◆ TASK BRIEF: Within the material below, locate the line with "return outer, inner" and the line with "obj.matrix_parent_inverse = Matrix.Identity(4)", then return those two lines and all lines between them, exactly as written.

◆ RECORD SET:
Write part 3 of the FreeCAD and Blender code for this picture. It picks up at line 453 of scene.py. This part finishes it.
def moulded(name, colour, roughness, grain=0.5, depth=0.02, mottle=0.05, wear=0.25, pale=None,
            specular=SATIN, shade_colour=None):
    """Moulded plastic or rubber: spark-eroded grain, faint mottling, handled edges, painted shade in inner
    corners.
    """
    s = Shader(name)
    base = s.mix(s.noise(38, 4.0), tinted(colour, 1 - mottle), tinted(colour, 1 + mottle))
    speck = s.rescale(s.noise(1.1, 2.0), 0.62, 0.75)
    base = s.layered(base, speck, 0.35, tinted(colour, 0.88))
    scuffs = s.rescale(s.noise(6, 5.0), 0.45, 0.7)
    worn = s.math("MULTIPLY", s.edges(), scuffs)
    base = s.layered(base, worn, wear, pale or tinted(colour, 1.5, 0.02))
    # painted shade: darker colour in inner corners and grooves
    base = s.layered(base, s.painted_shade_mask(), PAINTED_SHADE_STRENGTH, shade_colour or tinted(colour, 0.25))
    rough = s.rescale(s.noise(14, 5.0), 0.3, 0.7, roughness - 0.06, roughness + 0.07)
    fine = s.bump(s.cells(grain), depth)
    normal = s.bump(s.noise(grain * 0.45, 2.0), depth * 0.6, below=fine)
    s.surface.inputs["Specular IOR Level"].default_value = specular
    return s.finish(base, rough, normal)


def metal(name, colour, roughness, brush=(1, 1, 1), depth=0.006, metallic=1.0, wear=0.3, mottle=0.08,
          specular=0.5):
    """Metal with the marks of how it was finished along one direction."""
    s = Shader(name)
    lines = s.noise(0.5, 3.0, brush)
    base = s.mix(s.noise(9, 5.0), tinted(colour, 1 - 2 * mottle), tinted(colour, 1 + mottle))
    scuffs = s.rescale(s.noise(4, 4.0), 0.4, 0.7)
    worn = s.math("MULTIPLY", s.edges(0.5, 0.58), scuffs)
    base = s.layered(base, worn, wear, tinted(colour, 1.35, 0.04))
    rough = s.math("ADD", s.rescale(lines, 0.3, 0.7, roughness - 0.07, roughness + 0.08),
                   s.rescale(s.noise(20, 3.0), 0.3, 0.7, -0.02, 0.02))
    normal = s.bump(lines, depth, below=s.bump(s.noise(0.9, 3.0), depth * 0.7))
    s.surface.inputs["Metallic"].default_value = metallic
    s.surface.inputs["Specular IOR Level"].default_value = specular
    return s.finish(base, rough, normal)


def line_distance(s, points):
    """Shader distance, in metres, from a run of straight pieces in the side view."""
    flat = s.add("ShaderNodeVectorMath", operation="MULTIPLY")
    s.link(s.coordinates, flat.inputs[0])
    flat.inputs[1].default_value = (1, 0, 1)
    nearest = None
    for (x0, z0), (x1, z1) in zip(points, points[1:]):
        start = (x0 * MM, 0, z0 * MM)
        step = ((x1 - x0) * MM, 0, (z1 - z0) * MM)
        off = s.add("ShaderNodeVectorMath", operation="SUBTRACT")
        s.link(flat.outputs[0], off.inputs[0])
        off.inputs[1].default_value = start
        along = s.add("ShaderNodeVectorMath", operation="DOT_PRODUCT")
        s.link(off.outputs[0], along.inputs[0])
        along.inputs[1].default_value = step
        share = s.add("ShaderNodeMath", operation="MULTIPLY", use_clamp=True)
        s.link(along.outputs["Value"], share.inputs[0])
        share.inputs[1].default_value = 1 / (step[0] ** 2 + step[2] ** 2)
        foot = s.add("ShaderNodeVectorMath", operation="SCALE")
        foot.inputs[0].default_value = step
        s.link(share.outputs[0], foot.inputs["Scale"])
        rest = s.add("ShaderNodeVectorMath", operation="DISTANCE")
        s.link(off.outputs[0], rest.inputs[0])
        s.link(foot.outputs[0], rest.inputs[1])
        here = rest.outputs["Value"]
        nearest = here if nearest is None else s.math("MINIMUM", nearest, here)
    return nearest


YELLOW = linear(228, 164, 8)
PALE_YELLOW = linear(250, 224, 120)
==
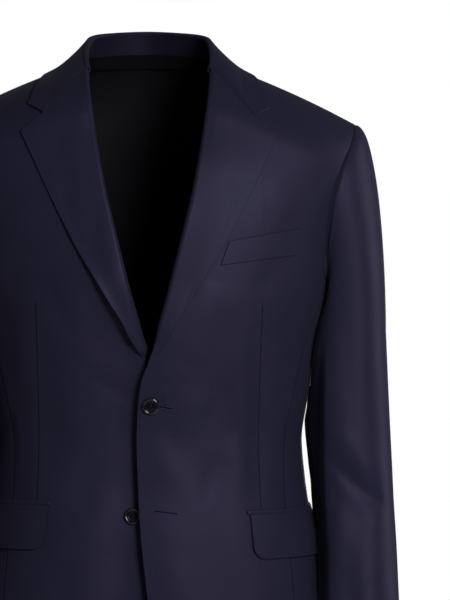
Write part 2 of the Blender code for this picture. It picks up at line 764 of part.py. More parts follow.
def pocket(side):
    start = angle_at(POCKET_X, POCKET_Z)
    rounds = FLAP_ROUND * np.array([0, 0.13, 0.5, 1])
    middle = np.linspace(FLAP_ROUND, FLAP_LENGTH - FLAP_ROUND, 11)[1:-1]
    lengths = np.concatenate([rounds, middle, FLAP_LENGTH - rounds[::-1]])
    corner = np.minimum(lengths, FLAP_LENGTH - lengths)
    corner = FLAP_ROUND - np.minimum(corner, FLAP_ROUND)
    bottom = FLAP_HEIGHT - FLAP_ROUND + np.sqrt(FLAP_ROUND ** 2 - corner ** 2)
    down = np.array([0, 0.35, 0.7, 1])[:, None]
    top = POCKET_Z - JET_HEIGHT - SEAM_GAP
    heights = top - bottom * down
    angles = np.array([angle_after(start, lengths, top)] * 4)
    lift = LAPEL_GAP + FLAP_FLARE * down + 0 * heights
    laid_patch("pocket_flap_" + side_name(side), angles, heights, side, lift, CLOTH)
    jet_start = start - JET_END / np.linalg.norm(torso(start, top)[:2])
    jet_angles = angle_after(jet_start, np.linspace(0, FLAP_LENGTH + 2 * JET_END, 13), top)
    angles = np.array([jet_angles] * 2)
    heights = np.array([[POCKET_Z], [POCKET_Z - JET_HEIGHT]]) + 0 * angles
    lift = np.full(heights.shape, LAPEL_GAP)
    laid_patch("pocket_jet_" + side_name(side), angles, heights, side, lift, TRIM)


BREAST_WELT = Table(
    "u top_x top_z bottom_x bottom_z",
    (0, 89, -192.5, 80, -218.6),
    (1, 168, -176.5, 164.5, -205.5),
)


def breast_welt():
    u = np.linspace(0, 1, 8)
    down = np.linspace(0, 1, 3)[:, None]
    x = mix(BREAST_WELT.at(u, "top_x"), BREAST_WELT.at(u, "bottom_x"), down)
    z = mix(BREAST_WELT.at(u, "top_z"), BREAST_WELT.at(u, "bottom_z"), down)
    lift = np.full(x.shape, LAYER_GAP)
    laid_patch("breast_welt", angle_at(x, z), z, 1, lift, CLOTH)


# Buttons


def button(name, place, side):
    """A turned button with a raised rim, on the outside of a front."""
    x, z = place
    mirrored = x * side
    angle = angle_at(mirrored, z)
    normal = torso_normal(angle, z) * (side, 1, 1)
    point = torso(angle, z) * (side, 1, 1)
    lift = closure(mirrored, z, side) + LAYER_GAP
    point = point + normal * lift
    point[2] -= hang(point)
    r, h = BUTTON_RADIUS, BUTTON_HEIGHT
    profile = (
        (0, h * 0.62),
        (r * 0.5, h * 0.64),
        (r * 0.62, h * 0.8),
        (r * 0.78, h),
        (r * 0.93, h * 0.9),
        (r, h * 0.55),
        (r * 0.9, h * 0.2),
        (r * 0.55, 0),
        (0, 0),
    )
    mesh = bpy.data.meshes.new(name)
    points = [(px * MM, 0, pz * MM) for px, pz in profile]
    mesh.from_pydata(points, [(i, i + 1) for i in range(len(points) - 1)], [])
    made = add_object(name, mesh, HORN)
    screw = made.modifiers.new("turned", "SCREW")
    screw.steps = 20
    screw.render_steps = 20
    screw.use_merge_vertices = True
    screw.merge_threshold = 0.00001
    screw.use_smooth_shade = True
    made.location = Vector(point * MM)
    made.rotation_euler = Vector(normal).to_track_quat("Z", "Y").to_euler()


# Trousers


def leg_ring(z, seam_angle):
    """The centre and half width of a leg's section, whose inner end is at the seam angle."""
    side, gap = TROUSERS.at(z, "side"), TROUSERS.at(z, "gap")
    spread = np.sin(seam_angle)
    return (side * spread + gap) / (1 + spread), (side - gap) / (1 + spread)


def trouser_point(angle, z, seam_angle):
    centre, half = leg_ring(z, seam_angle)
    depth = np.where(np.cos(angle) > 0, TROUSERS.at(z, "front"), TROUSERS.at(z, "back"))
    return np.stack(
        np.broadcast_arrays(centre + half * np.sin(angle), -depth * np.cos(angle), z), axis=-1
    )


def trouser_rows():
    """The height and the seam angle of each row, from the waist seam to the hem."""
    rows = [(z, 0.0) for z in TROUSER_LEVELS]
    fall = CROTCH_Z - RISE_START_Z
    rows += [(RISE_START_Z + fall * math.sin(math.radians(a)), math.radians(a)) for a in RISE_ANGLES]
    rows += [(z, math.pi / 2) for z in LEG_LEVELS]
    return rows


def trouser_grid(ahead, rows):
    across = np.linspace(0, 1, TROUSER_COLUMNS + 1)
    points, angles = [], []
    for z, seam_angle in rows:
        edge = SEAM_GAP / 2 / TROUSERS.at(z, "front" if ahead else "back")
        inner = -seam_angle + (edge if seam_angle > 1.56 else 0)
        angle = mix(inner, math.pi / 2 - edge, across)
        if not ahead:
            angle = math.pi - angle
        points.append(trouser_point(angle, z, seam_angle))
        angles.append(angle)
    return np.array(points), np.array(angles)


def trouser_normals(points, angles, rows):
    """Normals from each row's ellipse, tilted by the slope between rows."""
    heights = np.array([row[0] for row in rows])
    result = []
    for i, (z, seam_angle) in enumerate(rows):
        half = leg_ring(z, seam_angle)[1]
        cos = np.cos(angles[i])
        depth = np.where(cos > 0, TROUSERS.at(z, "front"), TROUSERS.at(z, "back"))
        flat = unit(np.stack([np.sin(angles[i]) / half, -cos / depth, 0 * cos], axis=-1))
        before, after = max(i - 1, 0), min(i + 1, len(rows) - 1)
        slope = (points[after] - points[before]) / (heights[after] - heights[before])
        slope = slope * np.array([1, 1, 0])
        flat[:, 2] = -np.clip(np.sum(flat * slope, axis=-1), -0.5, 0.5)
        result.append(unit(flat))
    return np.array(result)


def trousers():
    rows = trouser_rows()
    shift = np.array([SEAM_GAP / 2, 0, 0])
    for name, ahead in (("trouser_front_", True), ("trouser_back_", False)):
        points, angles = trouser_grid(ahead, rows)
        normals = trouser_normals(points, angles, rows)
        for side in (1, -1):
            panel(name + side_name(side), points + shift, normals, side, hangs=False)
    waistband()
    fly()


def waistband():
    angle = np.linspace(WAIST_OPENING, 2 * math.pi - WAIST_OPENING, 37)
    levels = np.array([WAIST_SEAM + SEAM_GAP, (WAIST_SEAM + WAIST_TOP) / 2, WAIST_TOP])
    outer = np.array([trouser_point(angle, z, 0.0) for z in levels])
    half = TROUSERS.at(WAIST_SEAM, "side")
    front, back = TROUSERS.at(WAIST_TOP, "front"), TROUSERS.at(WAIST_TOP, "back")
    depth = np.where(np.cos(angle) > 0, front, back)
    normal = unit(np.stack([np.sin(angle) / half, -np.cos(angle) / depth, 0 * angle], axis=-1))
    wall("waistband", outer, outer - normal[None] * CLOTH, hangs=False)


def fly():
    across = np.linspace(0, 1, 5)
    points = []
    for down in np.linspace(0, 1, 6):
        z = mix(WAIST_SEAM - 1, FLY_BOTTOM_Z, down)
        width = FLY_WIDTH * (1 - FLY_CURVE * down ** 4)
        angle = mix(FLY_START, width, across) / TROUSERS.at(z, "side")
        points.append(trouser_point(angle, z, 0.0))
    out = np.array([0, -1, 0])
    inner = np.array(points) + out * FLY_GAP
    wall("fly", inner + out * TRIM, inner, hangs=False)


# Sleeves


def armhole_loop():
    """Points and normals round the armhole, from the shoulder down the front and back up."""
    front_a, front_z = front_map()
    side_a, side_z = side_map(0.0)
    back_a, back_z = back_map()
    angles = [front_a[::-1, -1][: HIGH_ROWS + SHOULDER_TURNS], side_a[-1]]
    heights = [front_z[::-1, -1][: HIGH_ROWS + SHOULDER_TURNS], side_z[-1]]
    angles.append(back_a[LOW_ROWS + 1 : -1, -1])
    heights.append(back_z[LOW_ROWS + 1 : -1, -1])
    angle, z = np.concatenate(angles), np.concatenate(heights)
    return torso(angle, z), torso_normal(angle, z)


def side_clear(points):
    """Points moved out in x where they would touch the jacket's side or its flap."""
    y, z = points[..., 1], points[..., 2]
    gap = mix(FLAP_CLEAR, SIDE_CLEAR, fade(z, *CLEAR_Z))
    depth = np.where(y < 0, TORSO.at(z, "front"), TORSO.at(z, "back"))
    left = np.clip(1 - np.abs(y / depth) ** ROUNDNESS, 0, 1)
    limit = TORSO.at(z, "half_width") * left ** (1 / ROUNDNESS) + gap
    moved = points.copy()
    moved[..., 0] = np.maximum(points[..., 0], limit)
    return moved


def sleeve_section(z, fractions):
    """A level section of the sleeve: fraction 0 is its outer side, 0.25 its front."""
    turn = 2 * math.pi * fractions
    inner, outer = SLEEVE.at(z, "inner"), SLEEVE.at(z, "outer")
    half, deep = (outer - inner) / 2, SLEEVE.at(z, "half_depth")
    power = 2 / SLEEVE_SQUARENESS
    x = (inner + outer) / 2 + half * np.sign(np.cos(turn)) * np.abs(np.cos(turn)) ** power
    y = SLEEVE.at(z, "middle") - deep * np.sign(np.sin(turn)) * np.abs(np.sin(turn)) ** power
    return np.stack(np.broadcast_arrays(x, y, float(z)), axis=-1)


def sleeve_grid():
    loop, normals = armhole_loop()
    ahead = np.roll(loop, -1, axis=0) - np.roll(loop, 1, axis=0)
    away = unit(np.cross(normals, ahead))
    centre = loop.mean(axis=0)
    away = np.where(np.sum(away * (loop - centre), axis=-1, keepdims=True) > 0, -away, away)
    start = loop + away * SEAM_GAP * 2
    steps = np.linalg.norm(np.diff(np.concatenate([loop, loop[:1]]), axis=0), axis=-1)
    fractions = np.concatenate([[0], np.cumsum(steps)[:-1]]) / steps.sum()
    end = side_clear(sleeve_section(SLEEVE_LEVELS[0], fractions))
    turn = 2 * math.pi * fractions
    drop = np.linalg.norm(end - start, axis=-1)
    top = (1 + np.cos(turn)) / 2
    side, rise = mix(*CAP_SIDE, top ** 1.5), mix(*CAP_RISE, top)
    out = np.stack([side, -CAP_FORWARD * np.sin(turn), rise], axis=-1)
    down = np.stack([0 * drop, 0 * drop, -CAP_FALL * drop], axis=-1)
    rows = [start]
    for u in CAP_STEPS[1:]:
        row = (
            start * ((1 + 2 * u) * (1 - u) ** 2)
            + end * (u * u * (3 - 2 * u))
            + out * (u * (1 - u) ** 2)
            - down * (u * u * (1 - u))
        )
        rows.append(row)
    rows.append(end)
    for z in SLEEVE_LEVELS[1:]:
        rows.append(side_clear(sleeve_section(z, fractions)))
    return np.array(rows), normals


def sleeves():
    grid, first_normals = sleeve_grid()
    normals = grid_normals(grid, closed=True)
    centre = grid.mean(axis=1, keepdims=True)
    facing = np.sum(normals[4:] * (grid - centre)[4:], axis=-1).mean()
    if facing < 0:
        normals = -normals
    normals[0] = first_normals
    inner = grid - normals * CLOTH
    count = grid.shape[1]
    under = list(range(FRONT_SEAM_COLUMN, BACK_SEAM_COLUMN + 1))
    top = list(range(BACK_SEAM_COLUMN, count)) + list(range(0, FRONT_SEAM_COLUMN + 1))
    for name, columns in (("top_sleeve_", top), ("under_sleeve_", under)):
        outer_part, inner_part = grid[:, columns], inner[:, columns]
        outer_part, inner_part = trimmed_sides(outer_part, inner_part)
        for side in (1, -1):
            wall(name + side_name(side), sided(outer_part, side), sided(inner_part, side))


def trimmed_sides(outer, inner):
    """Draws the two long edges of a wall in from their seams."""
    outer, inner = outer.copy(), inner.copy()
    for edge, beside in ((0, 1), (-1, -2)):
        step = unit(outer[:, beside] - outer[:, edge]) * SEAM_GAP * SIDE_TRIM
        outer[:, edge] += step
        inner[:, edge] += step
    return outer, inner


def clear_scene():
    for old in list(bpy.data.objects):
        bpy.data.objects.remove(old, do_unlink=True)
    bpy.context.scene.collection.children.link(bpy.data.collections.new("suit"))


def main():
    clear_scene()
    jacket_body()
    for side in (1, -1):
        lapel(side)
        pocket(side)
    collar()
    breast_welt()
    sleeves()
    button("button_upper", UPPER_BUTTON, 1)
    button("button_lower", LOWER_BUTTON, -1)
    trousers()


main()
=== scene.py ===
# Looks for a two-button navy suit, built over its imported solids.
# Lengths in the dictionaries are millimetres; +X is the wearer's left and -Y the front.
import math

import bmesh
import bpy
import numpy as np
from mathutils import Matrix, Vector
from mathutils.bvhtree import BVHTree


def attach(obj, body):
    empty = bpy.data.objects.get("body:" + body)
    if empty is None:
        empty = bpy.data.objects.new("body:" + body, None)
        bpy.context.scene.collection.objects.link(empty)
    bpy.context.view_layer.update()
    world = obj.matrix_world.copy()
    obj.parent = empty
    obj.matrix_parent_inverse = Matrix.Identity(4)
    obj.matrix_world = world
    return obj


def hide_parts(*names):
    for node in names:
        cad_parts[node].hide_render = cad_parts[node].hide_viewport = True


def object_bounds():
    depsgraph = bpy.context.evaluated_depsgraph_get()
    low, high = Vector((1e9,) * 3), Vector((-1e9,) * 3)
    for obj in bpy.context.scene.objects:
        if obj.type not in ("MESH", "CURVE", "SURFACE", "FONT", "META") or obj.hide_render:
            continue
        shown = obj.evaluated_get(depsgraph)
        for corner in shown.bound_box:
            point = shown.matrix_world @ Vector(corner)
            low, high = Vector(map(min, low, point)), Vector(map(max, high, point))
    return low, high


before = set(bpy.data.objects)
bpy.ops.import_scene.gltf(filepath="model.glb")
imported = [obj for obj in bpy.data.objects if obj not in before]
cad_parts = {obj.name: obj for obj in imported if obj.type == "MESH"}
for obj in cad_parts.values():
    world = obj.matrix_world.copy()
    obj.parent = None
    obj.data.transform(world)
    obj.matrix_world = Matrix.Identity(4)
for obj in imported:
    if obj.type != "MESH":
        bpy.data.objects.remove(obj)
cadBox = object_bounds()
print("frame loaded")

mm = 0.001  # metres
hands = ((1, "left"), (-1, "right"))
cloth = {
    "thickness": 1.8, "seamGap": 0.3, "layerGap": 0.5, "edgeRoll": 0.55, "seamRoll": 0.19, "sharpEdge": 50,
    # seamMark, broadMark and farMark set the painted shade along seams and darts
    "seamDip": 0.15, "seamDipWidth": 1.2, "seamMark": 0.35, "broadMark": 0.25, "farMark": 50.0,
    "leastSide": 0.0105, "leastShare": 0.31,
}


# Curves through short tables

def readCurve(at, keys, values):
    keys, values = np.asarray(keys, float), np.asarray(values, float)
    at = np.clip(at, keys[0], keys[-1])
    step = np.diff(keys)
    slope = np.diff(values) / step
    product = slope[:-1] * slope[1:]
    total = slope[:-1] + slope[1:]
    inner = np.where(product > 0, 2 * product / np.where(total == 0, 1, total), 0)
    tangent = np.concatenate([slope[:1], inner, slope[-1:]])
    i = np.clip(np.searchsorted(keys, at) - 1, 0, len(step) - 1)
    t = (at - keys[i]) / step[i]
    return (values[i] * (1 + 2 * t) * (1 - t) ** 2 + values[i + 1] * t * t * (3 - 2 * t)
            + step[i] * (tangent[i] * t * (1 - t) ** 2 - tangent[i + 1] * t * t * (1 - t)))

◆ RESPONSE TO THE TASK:
    return outer, inner


def clear_scene():
    for old in list(bpy.data.objects):
        bpy.data.objects.remove(old, do_unlink=True)
    bpy.context.scene.collection.children.link(bpy.data.collections.new("suit"))


def main():
    clear_scene()
    jacket_body()
    for side in (1, -1):
        lapel(side)
        pocket(side)
    collar()
    breast_welt()
    sleeves()
    button("button_upper", UPPER_BUTTON, 1)
    button("button_lower", LOWER_BUTTON, -1)
    trousers()


main()
=== scene.py ===
# Looks for a two-button navy suit, built over its imported solids.
# Lengths in the dictionaries are millimetres; +X is the wearer's left and -Y the front.
import math

import bmesh
import bpy
import numpy as np
from mathutils import Matrix, Vector
from mathutils.bvhtree import BVHTree


def attach(obj, body):
    empty = bpy.data.objects.get("body:" + body)
    if empty is None:
        empty = bpy.data.objects.new("body:" + body, None)
        bpy.context.scene.collection.objects.link(empty)
    bpy.context.view_layer.update()
    world = obj.matrix_world.copy()
    obj.parent = empty
    obj.matrix_parent_inverse = Matrix.Identity(4)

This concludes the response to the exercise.